На трофейной амфибии мы с Бойко переправились через неглубокий, но порожистый Прут. Рядом, окутанные дымовой завесой, на плотах и лодках плыли пушки, минометы. Город неясно громоздился в утреннем тумане. С каждым поворотом хвостового винта — четче его очертания. И — слышнее стрельба: пулеметные, автоматные очереди вспыхивают с разных сторон и гаснут…. Амфибия петляет в запутанном клубке безлюдных улиц. В окнах мелькают лица, напряженно всматривающиеся в странную веретенообразную машину. Кому придет в голову, что на желто-зеленой амфибии, попавшей на берега Прута откуда-то из африканской армии Роммеля, едут советские командиры?

Но бойцы узнают своего комбрига, машут автоматами, срывают шапки. Их захватило радостное чувство завоеванной победы.

Из переулка наперерез амфибии выскакивает солдат в окровавленном порванном бушлате, из которого лезет клочьями серая вата. Он возбужденно поднимает над головой обе руки.

— Стойте, товарищ генерал, товарищ подполковник! Стойте. Там — тюрьма.

Подполковник Бойко опускает ладонь на плечо водителю. Тот резко тормозит.
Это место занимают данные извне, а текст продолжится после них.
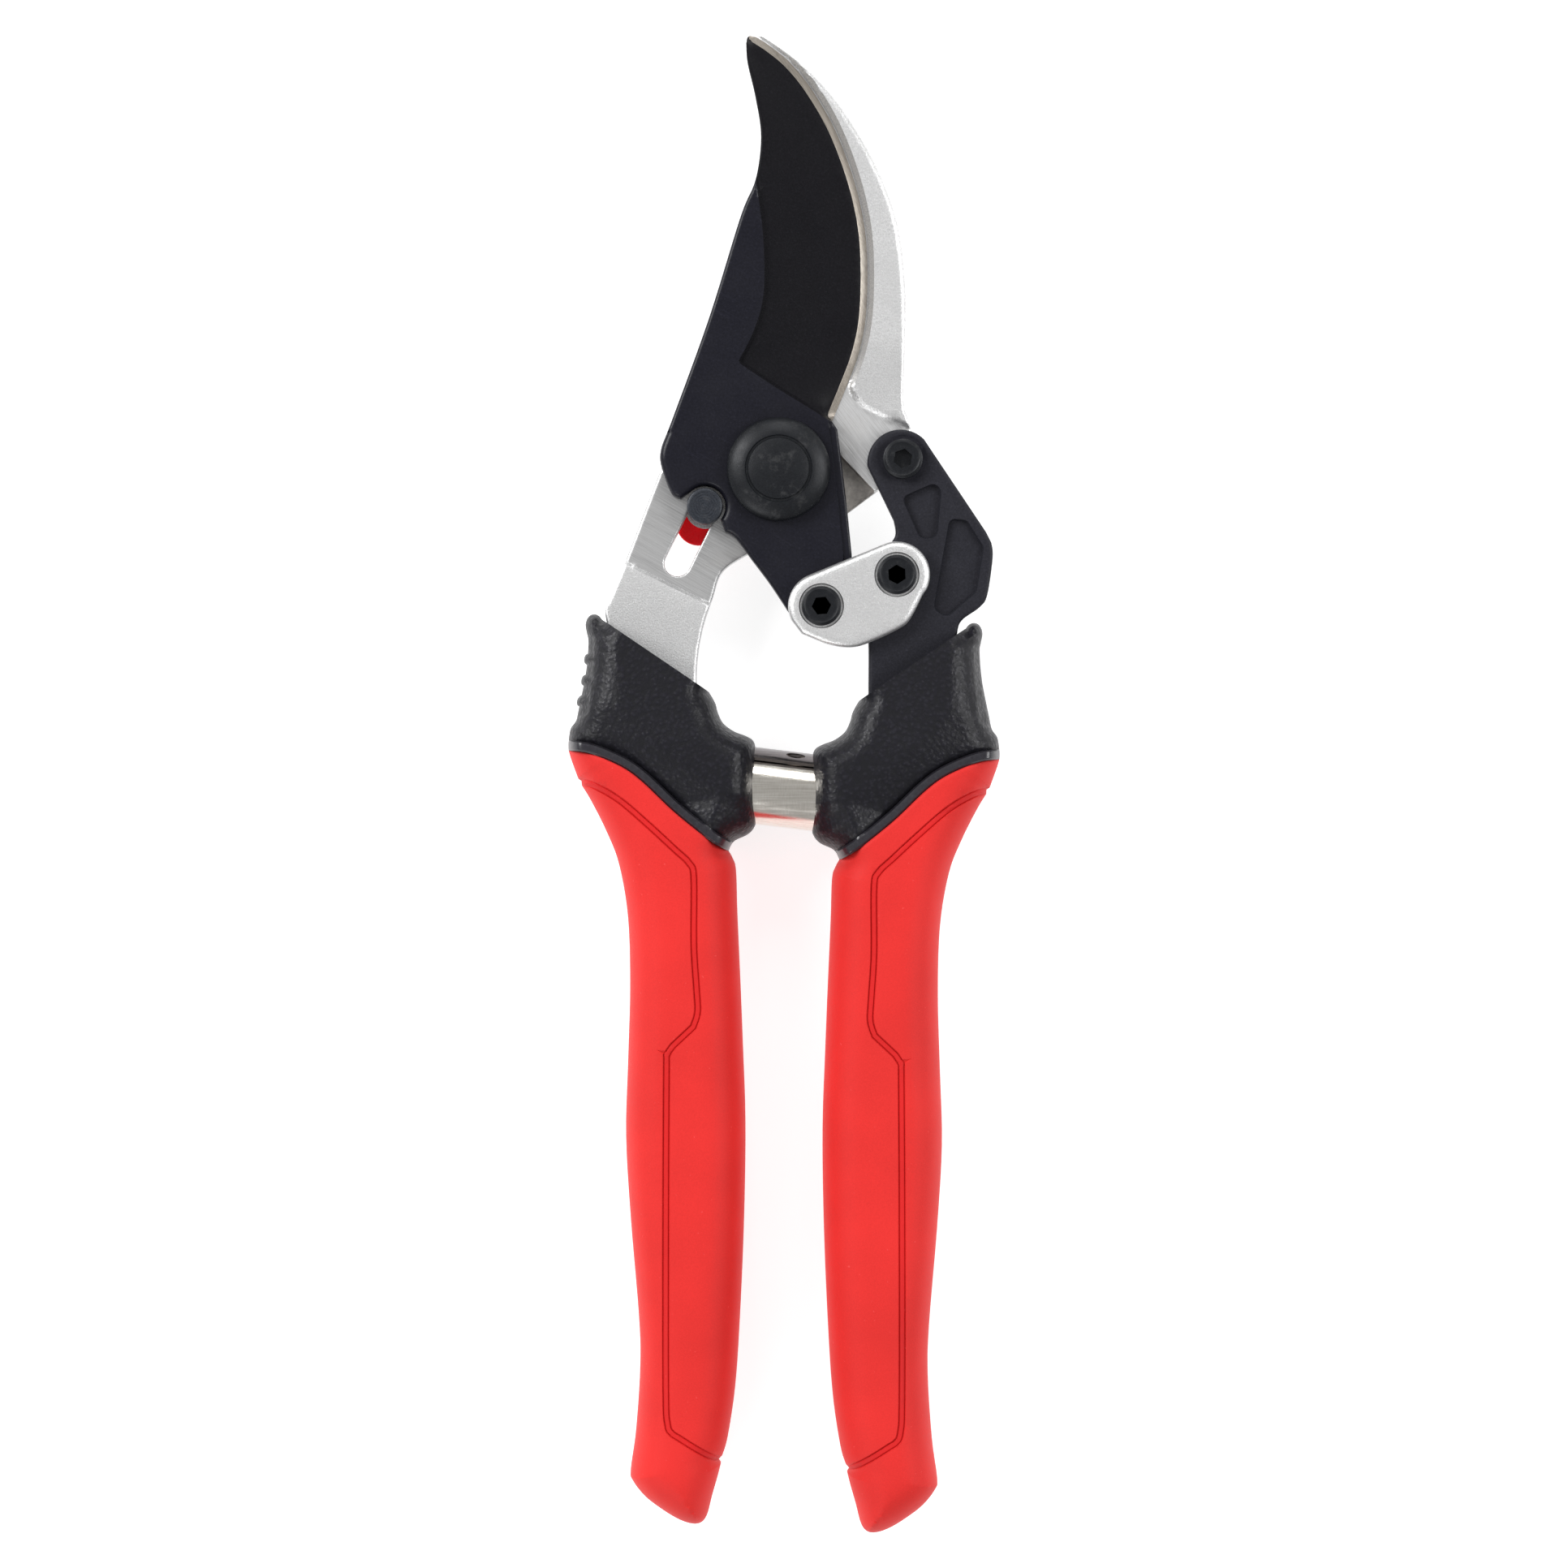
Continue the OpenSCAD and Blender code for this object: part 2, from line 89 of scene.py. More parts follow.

— Сержант Юсупов, так? — всматривается Бойко в лицо подбежавшего.

— Так точно.

— Доложи толково.

— Слушаюсь!.. Тюряга там. Мы часовых — фьють, — Юсупов выразительно проводит автоматом. — Меня один финкой, — снова красноречивый жест. — Ничего, живой я… А в тюрягу не проберешься — стена высокий, ворота железный. Как бы там чего Гитлер не сделал. Танка нужна…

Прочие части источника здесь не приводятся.